Pour Robin, j'ai même eu une histoire assez importante avec. Alors que c'était le meilleur ami de Tarabas. Avec qui je venais de rompre. Oui, oui, tu peux me lancer des cailloux. J'veux pas du tout me justifier. Mais pour expliquer, à l'époque, je venais de perdre tragiquement mon repère le plus solide, la personne qui m'avais permis de me construire. Mon miroir. Miroir, mon beau miroir. Y'a sa trouille qui fait mal, son chagrin qui fait mouche. Y'a un cœur qui s'bat plus au cœur de la cité. J'avais l'impression de n'être plus qu'une coquille vide. Alors je suis complètement partie en vrille. Honnêtement, je saurais qu'une gamine fait aujourd'hui ce que j'ai fait, j'aurais vraiment, vraiment très peur pour elle. A quatorze ans, je suis partie de chez mes parents, et là où je vivais, on me surveillait beaucoup moins. J'ai passé trois ans à faire le mur quasiment tous les soirs, à consommer. De l'alcool, des prods, des mecs. Beaucoup, beaucoup, beaucoup. Et dès qu'elle pète un joint, pétard au creux d'la bouche, ça fait aller, faut faire tourner, pour mieux tirer... A vrai dire, ça ne s'est pas du tout arrêté au bout de trois ans. Mais après, je n'étais plus obligée de sortir sur la pointe des pieds, il n'y avait plus personne que je risquais de réveiller. Et à côté de ça, je maintenais mon image de petite fille modèle. Auprès de ma famille et de mes profs. J'sais franchement pas comment j'ai réussi une telle prouesse. Mon double maléfique fait très bien illusion et a toujours facilement trompé son monde.

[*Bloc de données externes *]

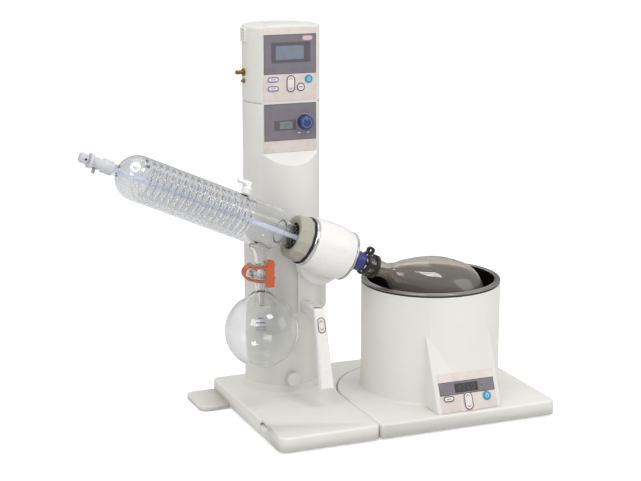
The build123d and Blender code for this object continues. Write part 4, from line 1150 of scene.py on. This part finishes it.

Alors j'ai été chercher de l'attention auprès de tous mes amis de l'époque. Sans doute juste parce que j'avais besoin qu'on s'occupe de moi et que j'étais trop sonnée et trop fière pour pleurer. Sans doute parce que j'avais perdu toute confiance en ce que j'étais. J'ai fait ma princesse. J'ai voulu croire à des histoires qui étaient vouées à l'échec. Robin. Et comme les meilleurs menteurs sont ceux qui croient à leurs mensonges, je lui ai laissé espérer bien plus que je ne pouvais lui donner. Et puis Robin était aussi pas mal fragilisé, à l'époque. Disons qu'on s'est bien trouvés. Avec nos morts qu'on ne voulait pas enterrer. J'ai utilisé le regard des autres pour remplir le néant à l'intérieur de moi.
En fait, c'est ça, j'crois que j'vais castrer Chaton, ce sera plus simple pour tout le monde. Quand le chat n'est pas là, pierre qui roule n'amasse pas les souris qui dansent. Ou qui moussent.

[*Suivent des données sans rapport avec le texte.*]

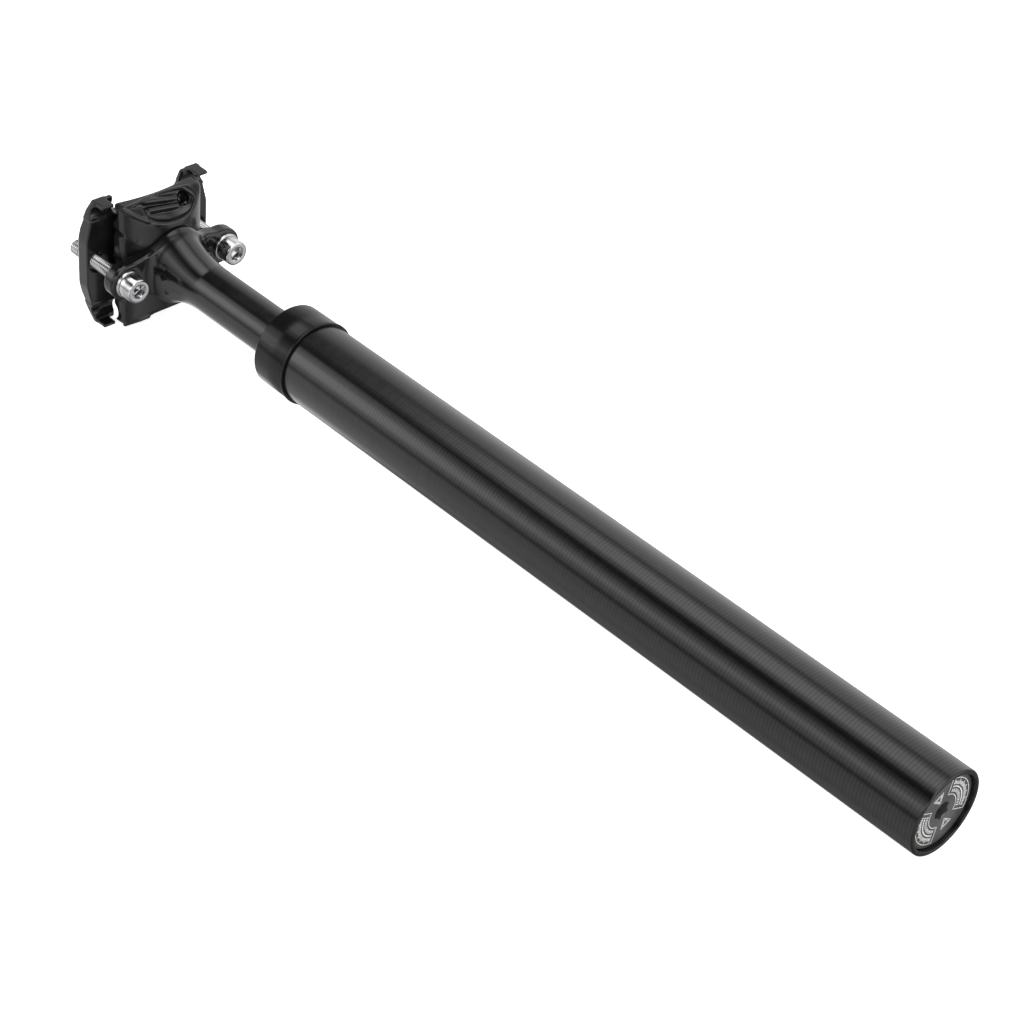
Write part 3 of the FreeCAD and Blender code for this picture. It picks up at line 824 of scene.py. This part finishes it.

Mais si on veut vraiment aller dans le fond du problème. Va falloir que j'arrête de me considérer comme une coquille vide. Il est plus que temps. J'ai plus qu'à travailler sur ma confiance en moi. Si je veux résoudre mes problèmes d'ego mégalo. Pour ne plus jamais rechercher la validation dans le regard des autres. C'est beaucoup trop fragile, pour l'estime de soi.

La méchante sorcière ne pourrait pas racheter autrement l'amour-propre de la gentille sorcière. Parce que la méchante sorcière est mégalo et folle. Elle est incapable de voir plus loin que le bout de son nez. Mais la gentille sorcière pourrait apprendre à avoir réellement confiance en ce qu'elle est. A l'intérieur. Elle ne devrait pas avoir besoin d'user de sorcellerie pour plaire. Mais elle ne croit pas en être capable.
C'est bizarre, j'ai l'impression que c'était mon premier objectif, lorsque j’ai commencé à me reconstruire. Il y a deux ans. C'est comme si je n'avais pas avancé d'un orteil.

Pourtant, ce serait le moyen le plus efficace pour neutraliser la méchante sorcière. Mais pour ça, faudrait d'abord que je me sépare de mon sentiment d'imposture. Ça fait tellement longtemps qu'on marche ensemble, lui et moi, que je ne sais pas comment vivre sans lui.

On ne change pas une habitude qui gagne, c'est plus simple d'emprunter les chutes des autres. Je conclurai donc sur.

Il est évident que le poète écrit sous le coup de l'inspiration. Mais il y a des gens à qui les coups ne font rien.

(On me demande, je m'exécute. Si toi aussi tu veux que je case un auteur dans un de mes épisodes, envoie CONFITURE au 666.)